Kops died on 25 February 2024, at the age of 97.

==Selected bibliography==
===Novels===
- Awake for Mourning (MacGibbon & Kee), 1958)
- Motorbike (New English Library, 1962)
- Yes from No-Man's Land (MacGibbon & Kee, 1965)
- The Dissent of Dominick Shapiro (MacGibbon & Kee, 1966)
- By the Waters of Whitechapel (Bodley Head, 1969)
- The Passionate Past of Gloria Gaye (Secker and Warburg, 1971)
- Settle Down Simon Katz (Secker and Warburg, 1973)
- Partners (Secker and Warburg, 1975)
- On Margate Sands (Secker and Warburg, 1978)
- The Odyssey of Samuel Glass (David Paul, 2012)

===Plays===
- The Hamlet of Stepney Green (1959)
- The Dream Of Peter Mann (1960)
- Four Plays (The Hamlet of Stepney Green, Enter Solly Gold, Home Sweet Honeycomb, The Lemmings) (1964)
- Playing Sinatra (1992)
- Dreams Of Anne Frank (1993)
- Plays One (Playing Sinatra, The Hamlet of Stepney Green, Ezra) (Oberon Books, 1999)
- Plays Two (Dreams of Anne Frank, On Margate Sands, Call in the Night) (Oberon Books, 2000)
- Plays Three (The Dream of Peter Mann, Enter Solly Gold, Who Shall I Be Tomorrow?) (Oberon Books, 2001)

===Poetry===
- Poems (Bell & Baker Press, 1955)
- Poems and Songs (Scorpion Press, 1958)
- An Anemone For Antigone (1959)
- Erica I Want To Read You Something (1967)
- For the Record – Poems (Secker and Warburg, 1971)
- Barricades In West Hampstead (1988)
- Grandchildren and Other Poems (2000)
- Where Do People Go (The Happy Dragons' Press, 2004)
- This Room in the Sunlight: Collected Poems (David Paul, 2009)
- Anne Frank's Fragments from Nowhere (Indigo Dreams Publishing, 2015)
- Love, Death and Other Joys (David Paul, 2018)
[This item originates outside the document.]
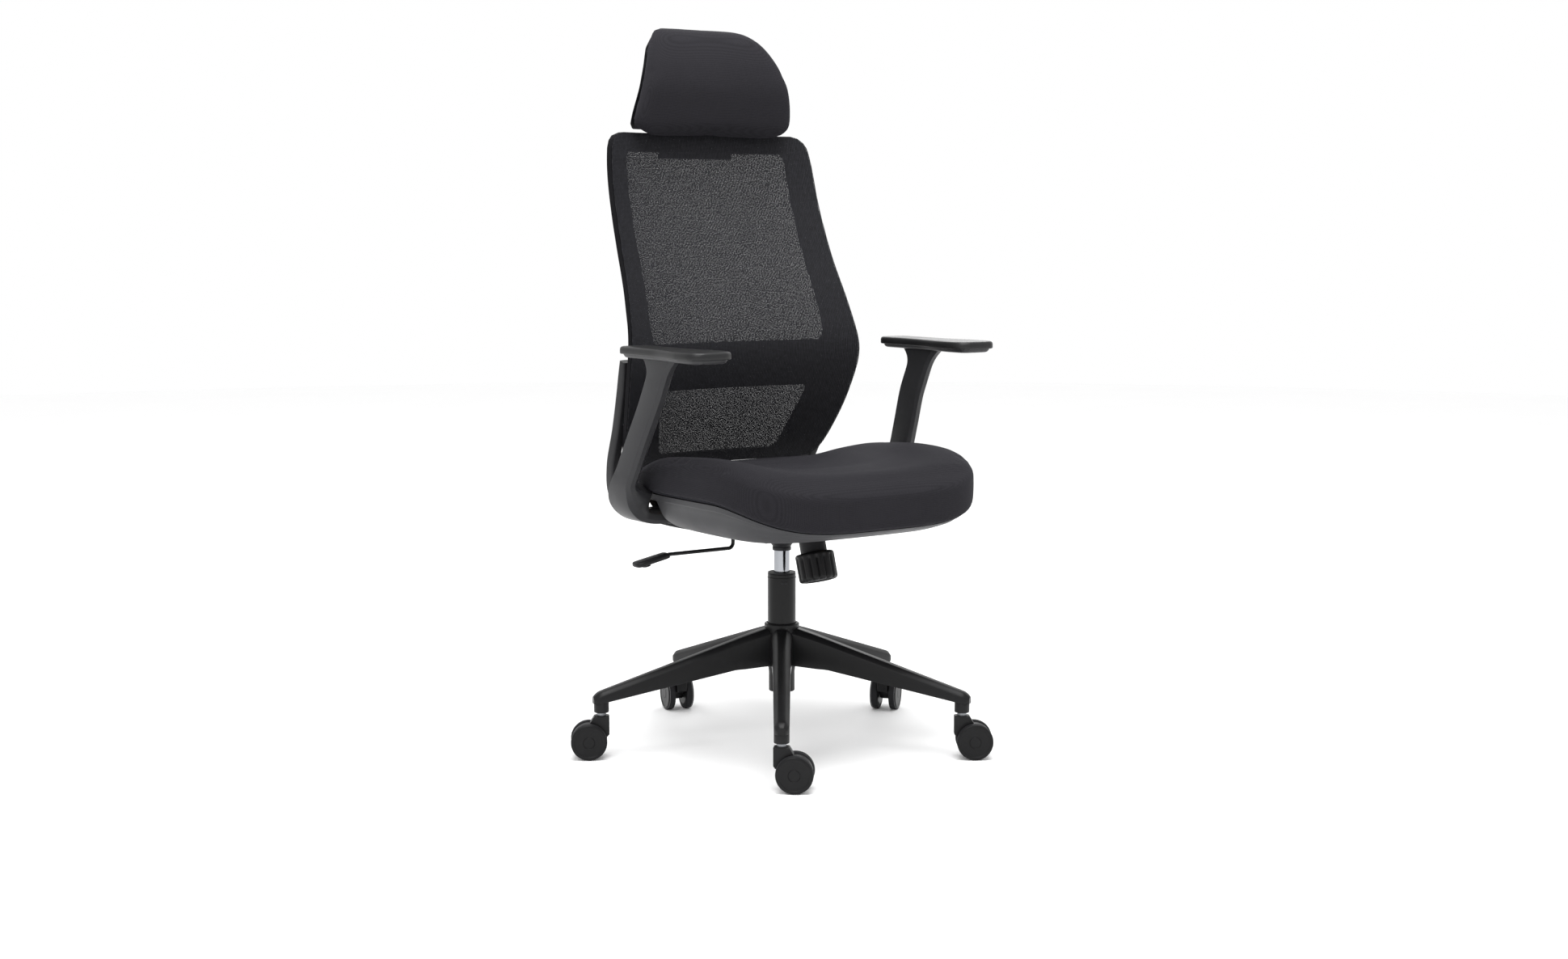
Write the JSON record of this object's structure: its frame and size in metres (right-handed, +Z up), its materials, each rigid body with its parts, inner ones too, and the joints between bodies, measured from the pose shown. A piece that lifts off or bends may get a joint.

===Autobiography & misc.===
- The World is a Wedding (MacGibbon & Kee, 1963; Five Leaves Publications, 2007)
- Neither Your Honey Nor Your Sting: An Offbeat History of the Jews (Robson, 1985)
- Shalom Bomb: Scenes from My Life (Oberon Books, 2000)
- Bernard Kops’ East End (Five Leaves Publications, 2006) [anthology]

==Secondary literature==
- William Baker and Jeanette Roberts Shumaker: Bernard Kops - fantasist, London Jew, apocalyptic humorist, Madison [u.a.]: Fairleigh Dickinson University Press, 2014, ISBN 978-1-61147-656-9.